Structures and interaction energies of stacked graphene–nucleobase complexes

Abstract
The noncovalent interactions of nucleobases and hydrogen-bonded (Watson–Crick) base-pairs on graphene are investigated with the DFT-D method, i.e., all-electron density functional theory (DFT) in generalized gradient approximation (GGA) combined with an empirical correction for dispersion (van der Waals) interactions. Full geometry optimization is performed for complexes with graphene sheet models of increasing size (up to C150H30). Large Gaussian basis sets of at least polarized triple-ζ quality are employed. The interaction energies are extrapolated to infinite lateral size of the sheets.
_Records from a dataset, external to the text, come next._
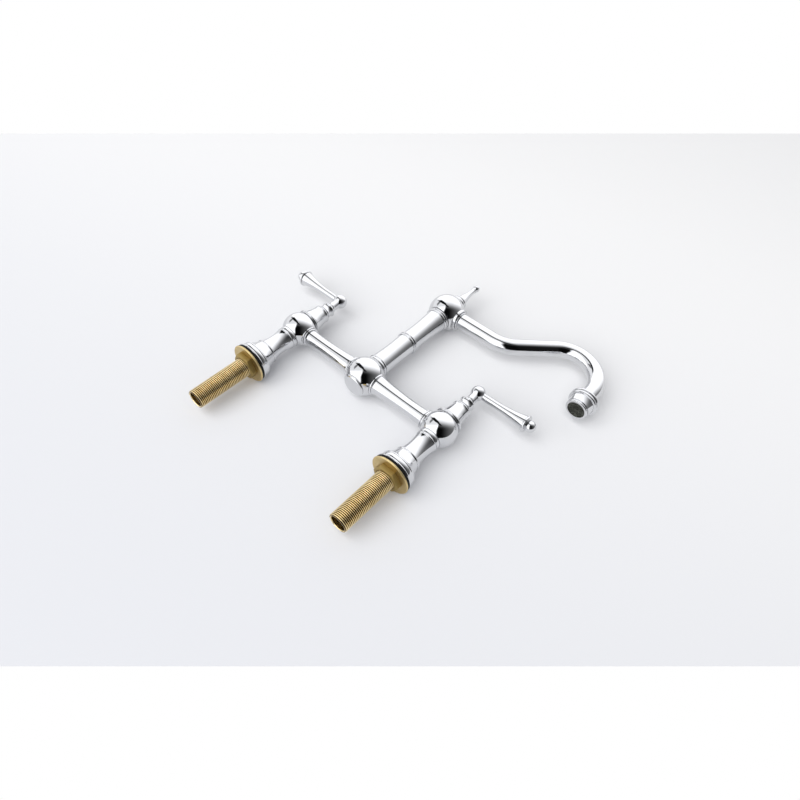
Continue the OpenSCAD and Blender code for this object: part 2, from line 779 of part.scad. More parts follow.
// Handle neck with its foot, hollow, ring and stalk under the hub ball
module hub(side) {
    foot_groove_h = 1.4;
    foot_rim_z = foot_groove_h + 0.2;
    foot_rim_top = foot_rim_z + 0.6;
    ring_z = 8.2;
    ring_h = 1.8;
    ring_top = ring_z + ring_h;
    ledge = 0.8;
    stalk_z = ring_top + 2.9;
    stalk_flare_h = 1.6;
    sweep = 0.8;
    foot_r = handle_foot_d / 2;
    ring_r = handle_ring_d / 2;
    stalk_r = stalk_d / 2;
    stalk_top_r = stalk_r - 0.3;
    stalk_top = hub_h - flat_at(hub_ball_r, stalk_top_r) + 0.5;
    edge = [
        [foot_r - groove_depth, 0], [foot_r - groove_depth, foot_groove_h], [foot_r, foot_rim_z],
        [foot_r, foot_rim_top], [ring_r - bead, ring_z], [ring_r - bead, ring_top],
        [stalk_r + 1, ring_top + ledge], [stalk_r + 0.5, stalk_z - ledge], [stalk_r + 0.9, stalk_z],
        [stalk_r, stalk_z + stalk_flare_h], [stalk_top_r, stalk_top]
    ];
    color("gainsboro") at_handle(side) difference() {
        union() {
            translate([0, 0, handle_z]) turned(edge, hollows = [[3, sweep]], swells = [[4, bead]]);
            intersection() {
                translate([0, 0, hub_z]) sphere(r = hub_ball_r, $fn = round_steps);
                along_lever() translate([-hub_ball_r, -hub_ball_r, -hub_ball_r])
                    cube([2 * hub_ball_r, 2 * hub_ball_r, hub_ball_r + lever_start]);
            }
        }
        hole(spindle_d / 2 + seat_fit, handle_z - cut, spindle_top + free);
        along_lever() hole(lever_screw_r + seat_fit, lever_screw_z, lever_start + cut);
        translate([0, 0, handle_z + grub_z]) rotate([-90, 0, 0])
            cylinder(r = grub_d / 2 + seat_fit, h = foot_r + cut, $fn = round_steps);
    }
}

// Grub screw with a hexagonal socket, on the rear of the hub
module grub_screw(side) {
    start = spindle_d / 2 + seat_fit;
    hex_depth = 1.6;
    hex_r = 0.29 * grub_d;
    color("silver") at_handle(side) translate([0, start, handle_z + grub_z]) rotate([-90, 0, 0]) difference() {
        hole(grub_d / 2, 0, grub_len);
        translate([0, 0, grub_len - hex_depth]) cylinder(r = hex_r, h = hex_depth + cut, $fn = 6);
    }
}

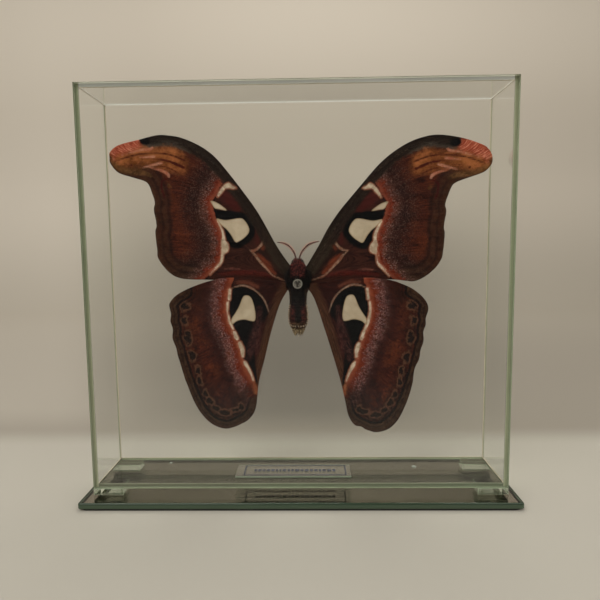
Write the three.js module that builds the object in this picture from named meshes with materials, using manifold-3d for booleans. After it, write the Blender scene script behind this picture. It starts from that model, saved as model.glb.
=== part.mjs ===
// A spread silk moth held in a closed glass case, which stands on four glass blocks on a dark mirror base.
// Millimetres, +Z up, +X to the viewer's right, front towards -Y. The origin is the middle of the underside.
import * as THREE from 'three';
import { mergeVertices } from 'three/addons/utils/BufferGeometryUtils.js';
import Module from 'manifold-3d';

const wasm = await Module();
wasm.setup();

// Driving dimensions of the base
const BASE_WIDTH = 209;
const BASE_DEPTH = 52;
const BASE_CORNER_RADIUS = 4.5;
const BASE_GLASS = 3;
const BASE_BEVEL = 0.5;
const BACKING_THICKNESS = 0.7;
const BACKING_INSET = 0.8;
const GLUE = 0.1;

// Driving dimensions of the case
const CASE_WIDTH = 200;
const CASE_DEPTH = 35;
const CASE_HEIGHT = 190.5;
const PANE = 2;
const BLOCK_WIDTH = 14.5;
const BLOCK_DEPTH = 9;
const BLOCK_HEIGHT = 3.2;
const BLOCK_BEVEL = 0.3;

// Driving dimensions of the label and the stud that holds the moth
const LABEL = { width: 57.5, depth: 13.8, thickness: 0.8, x: -3.2, y: -3 };
const LABEL_CORNER_RADIUS = 0.6;
const STUD_RADIUS = 2.6;
const STUD_SIDES = 24;
const STUD_BEVEL = 0.35;

// Driving dimensions of the moth, measured from the middle of its thorax
const THORAX_CENTRE_HEIGHT = 104.8;
const WING_THICKNESS = 0.6;
const WING_ROOT = 5.9;
const WING_CELL = 4.5;
const FOREWING_SET_BACK = 0.9;
const HINDWING_SET_BACK = -0.9;
const WING_CAMBER = 0.9;
const APEX_BEND = 1.4;
const HALF_SPAN = 94;
const BODY_FLATNESS = 0.94;
const BODY_SIDES = 16;
const PIECE_GAP = 0.3;

// Heights worked out from the sizes above
const BASE_GLASS_BOTTOM = BACKING_THICKNESS + GLUE;
const BASE_TOP = BASE_GLASS_BOTTOM + BASE_GLASS;
const BLOCK_BOTTOM = BASE_TOP + GLUE;
const CASE_BOTTOM = BLOCK_BOTTOM + BLOCK_HEIGHT + GLUE;
const CASE_TOP = CASE_BOTTOM + CASE_HEIGHT;
const FLOOR_TOP = CASE_BOTTOM + PANE;
const FRONT_INSIDE = -CASE_DEPTH / 2 + PANE;

// The outline of each wing as spread on this specimen, from the costal root round to the hind root
const LEFT_FOREWING = [
  [-3.4, 8.4], [-10.2, 18.4], [-18.9, 34.3], [-26.9, 45.9], [-36.9, 58.8], [-42.2, 64.2], [-48.3, 68.2],
  [-55.7, 71.4], [-61.7, 72.6], [-67.9, 72.9], [-76.9, 70.7], [-86.6, 68.1], [-90.6, 64.9], [-91.1, 62.2],
  [-90.8, 59.5], [-87.2, 55.1], [-79.7, 52.5], [-73.6, 50.2], [-71.1, 44.4], [-70.2, 40.3], [-70.7, 36.9],
  [-69.7, 29.4], [-70.5, 26], [-69.9, 17.7], [-69.8, 14.2], [-68.2, 10.8], [-65.5, 7.3], [-62.1, 4.4],
  [-58, 2.9], [-53.1, 2.4], [-44.6, 2.2], [-30, 1.6], [-18, 0.6], [-3.4, -0.9],
];
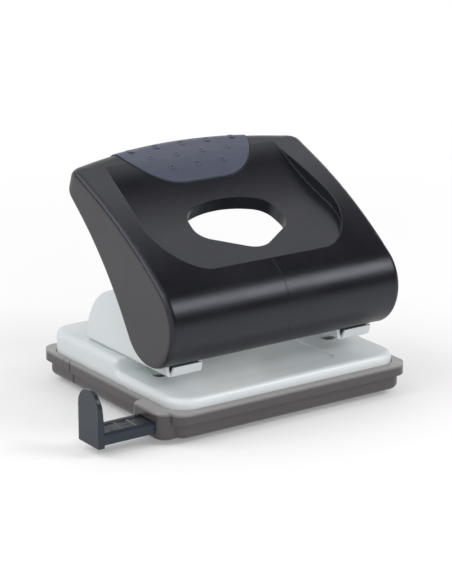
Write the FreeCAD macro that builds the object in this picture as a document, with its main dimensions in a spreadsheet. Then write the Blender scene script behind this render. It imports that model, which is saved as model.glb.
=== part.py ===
"""Two-hole lever punch: steel bed with two punch brackets, padded handle cover, chip tray and paper guide.

X runs along the row of holes, with 0 midway between them. Y runs to the rear, so paper enters from -Y.
Z is up, with 0 on the table. All sizes are in millimetres and degrees.
"""

import FreeCAD
import Part
import Sketcher

import math
import os
from types import SimpleNamespace

# Driving dimensions. Each one is a cell of the "sizes" sheet, under the same alias.
DIMENSIONS = {
    # hole pattern and stroke
    "hole_spacing": 80.0,
    "punch_depth": 12.0,
    "pin_diameter": 6.0,
    "cam_reach": 13.0,
    "handle_travel": 36.0,
    # steel bed
    "plate_width": 105.2,
    "plate_depth": 93.2,
    "plate_corner": 9.0,
    "plate_sheet": 1.6,
    "plate_edge_round": 2.4,
    "bed_height": 17.0,
    "deck_rise": 4.8,
    "stop_y": -4.0,
    "step_round": 1.6,
    "recess_width": 56.0,
    "recess_front": -38.0,
    "recess_sink": 0.6,
    # chip tray
    "tray_width": 109.0,
    "tray_depth": 100.0,
    "rim_proud": 1.9,
    "rim_bottom": 8.5,
    "rim_top": 13.0,
    "foot_height": 2.0,
    "tray_corner": 5.0,
    "foot_diameter": 12.0,
    "foot_inset": 20.5,
    "tray_wall": 2.2,
    "tray_floor": 1.2,
    "tray_bottom_round": 2.6,
    "slit_y": 27.3,
    "slit_width": 0.5,
    "gate_x": 58.8,
    "gate_front": -45.0,
    "gate_rear": -25.0,
    "gate_front_round": 5.0,
    "gate_rear_round": 2.5,
    # paper guide
    "guide_outside": -83.0,
    "guide_inner_end": 28.0,
    "bar_front": -41.0,
    "bar_rear": -29.8,
    "bar_lift": 1.2,
    "bar_height": 4.4,
    "bar_bevel": 0.9,
    "bar_border": 1.4,
    "bar_sink": 0.5,
    "upright_rear": -27.0,
    "upright_top": 24.4,
    "upright_thickness": 2.6,
    "upright_taper": 1.2,
    "rail_thickness": 1.4,
    "slide_gap": 0.2,
    # punch brackets
    "bracket_sheet": 1.6,
    "bracket_width": 16.2,
    "bracket_front": -32.8,
    "bracket_rear": 24.0,
    "cheek_top": 47.0,
    "cheek_lean": 1.2,
    "cheek_lean_height": 8.2,
    "bend_round": 1.8,
    "boss_round": 6.6,
    "boss_front": 7.0,
    "lip_reach": 2.6,
    "lip_rise": 4.4,
    # axle and its retainers
    "pivot_height": 42.0,
    "axle_diameter": 5.0,
    "axle_overhang": 2.2,
    "clip_thickness": 0.8,
    "clip_diameter": 9.0,
    "running_gap": 0.05,
    "spacer_diameter": 8.0,
    # guide bushes, pins and springs
    "bush_wall": 1.5,
    "flange_thickness": 1.0,
    "flange_diameter": 11.8,
    "pin_rest_height": 22.6,
    "pin_notch": 1.3,
    "spring_wire": 1.0,
    "spring_gap": 0.25,
    "spring_turns": 4.2,
    "washer_thickness": 0.8,
    "contact_gap": 0.15,
    "cam_start": 0.1,
    # rivets
    "rivet_diameter": 3.2,
    "rivet_head": 6.0,
    "rivet_head_height": 1.2,
    "rivet_front_y": 3.0,
    "rivet_rear_y": 17.0,
    # lever frame
    "arm_thickness": 2.5,
    "hub_diameter": 12.0,
    "bridge_y": 15.0,
    "bridge_z": 75.6,
    "bridge_slope": 25.0,
    "bridge_depth": 15.0,
    "bridge_sheet": 2.0,
    "boss_spacing": 46.0,
    "boss_diameter": 7.0,
    "boss_height": 7.2,
    "screw_diameter": 2.6,
    "screw_head": 5.6,
    "screw_head_height": 1.8,
    "screw_length": 5.0,
    # handle cover: corners of its side outline
    "cover_width": 107.0,
    "cover_wall": 2.4,
    "nose_y": -48.4,
    "nose_z": 48.0,
    "nose_round": 17.0,
    "crown_y": -16.0,
    "crown_z": 74.0,
    "crown_round": 205.0,
    "tail_y": 58.3,
    "tail_z": 105.4,
    "belly_y": 2.6,
    "belly_z": 59.5,
    "belly_round": 150.0,
    "chin_y": -31.4,
    "chin_z": 6.1,
    "chin_round": 16.4,
    "skirt_height": 27.2,
    "cover_edge_round": 2.4,
    # bowed rear edge of the cover, measured along a plane that slopes like its crown
    "rear_slope": 20.0,
    "rear_middle": 70.0,
    "rear_side": 57.0,
    "rear_bow": 182.0,
    "rear_corner_round": 8.0,
    "rear_top_round": 5.5,
    "rear_low_round": 3.0,
    "rear_split": 88.0,
    # side panels
    "panel_back": 1.3,
    "panel_drop": 0.6,
    "panel_thickness": 1.2,
    "panel_gap": 0.25,
    "panel_round": 0.5,
    # dished recess in the top
    "dish_half_width": 47.6,
    "dish_half_rear": 38.4,
    "dish_front": -32.9,
    "dish_corner": 22.0,
    "dish_rear": 32.0,
    "dish_front_z": 60.4,
    "dish_low_y": 1.6,
    "dish_low_z": 75.3,
    "dish_low_round": 110.0,
    "dish_high_y": 20.0,
    "dish_high_z": 89.5,
    "dish_high_round": 52.0,
    "dish_rear_z": 94.7,
    # window
    "window_y": -33.2,
    "window_z": 60.9,
    "window_slope": 24.0,
    "window_half_width": 21.7,
    "window_collar": 1.8,
    "window_depth": 6.0,
    # grip pad
    "grip_half_width": 31.0,
    "grip_front": 10.9,
    "grip_round": 22.0,
    "grip_sink": 1.4,
    "grip_proud": 0.3,
    "grip_bottom": 79.0,
    "grip_gap": 0.15,
    # ribs that seat the cover on the axle, set inwards from the pins
    "rib_offset": 15.0,
    "rib_thickness": 2.0,
    "rib_bottom": 28.0,
    "rib_axle_gap": 0.08,
}

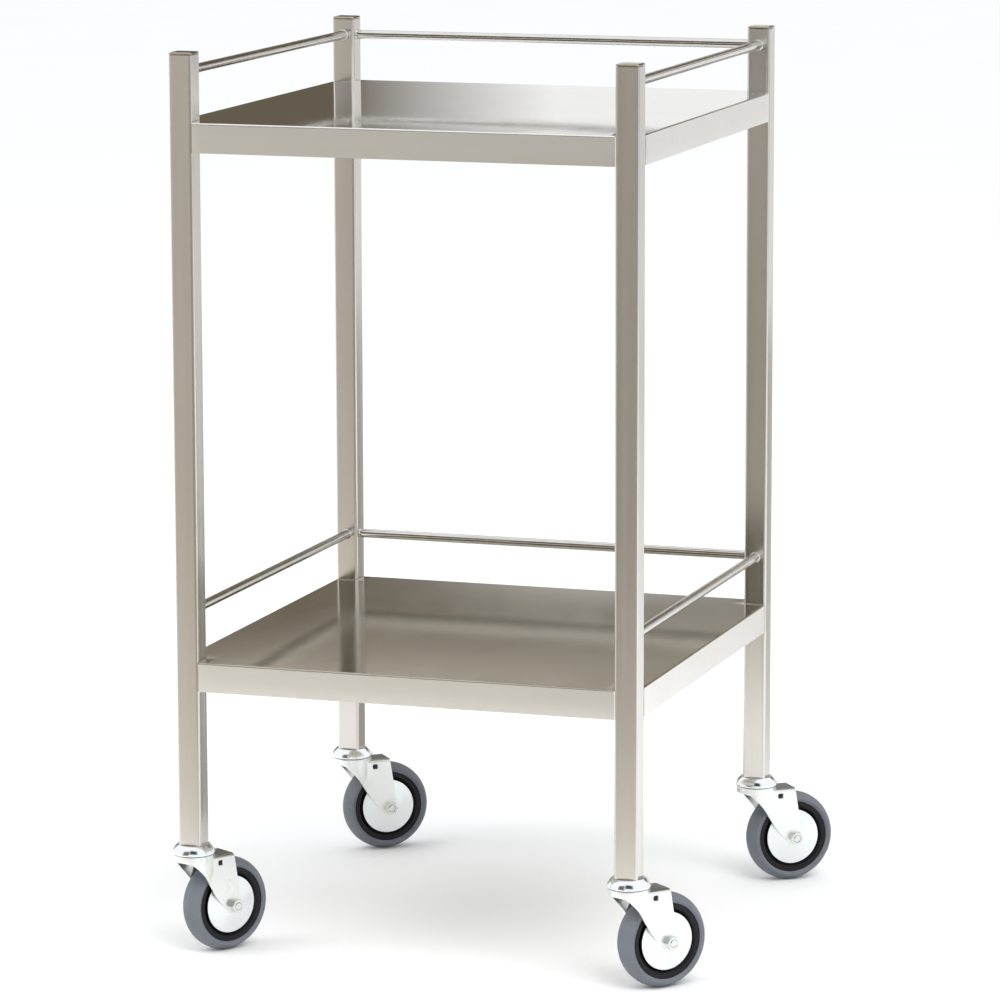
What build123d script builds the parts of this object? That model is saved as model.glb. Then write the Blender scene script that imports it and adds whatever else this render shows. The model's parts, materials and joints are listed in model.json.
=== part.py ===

Comparisons are made with B2PLYP-D and SCS-MP2 single point energies for coronene and C54H18 substrates. The contributions to the binding (Pauli exchange repulsion, electrostatic and induction, dispersion) are analyzed. At a frozen inter-fragment distance, the interaction energy surface of the rigid C96H24 and base monomers is explored in three dimensions (two lateral and one rotational). Methodologically and also regarding the results of an energy decomposition analysis, the complexes behave like other π-stacked systems examined previously. The sequence obtained for the interaction energy of bases with graphene (G > A > T > C > U) is the same for all methods and supports recent experimental findings. The absolute values are rather large (about −20 to −25 kcal mol−1) but in the expected range for π-systems of that size. The relatively short equilibrium inter-plane distance (about 3 Å) is consistent with atomic force microscopy results of monolayer guanine and adenine on graphite. In graphene⋯Watson–Crick pair complexes, the bases lie differently from their isolated energy minima leading to geometrical anti-cooperativity. Together with an electronic contribution of 2 and 6%, this adds up to total binding anti-cooperativities of 7 and 12% for AT and CG, respectively, on C96H24. Hydrogen bonds themselves are merely affected by binding on graphene.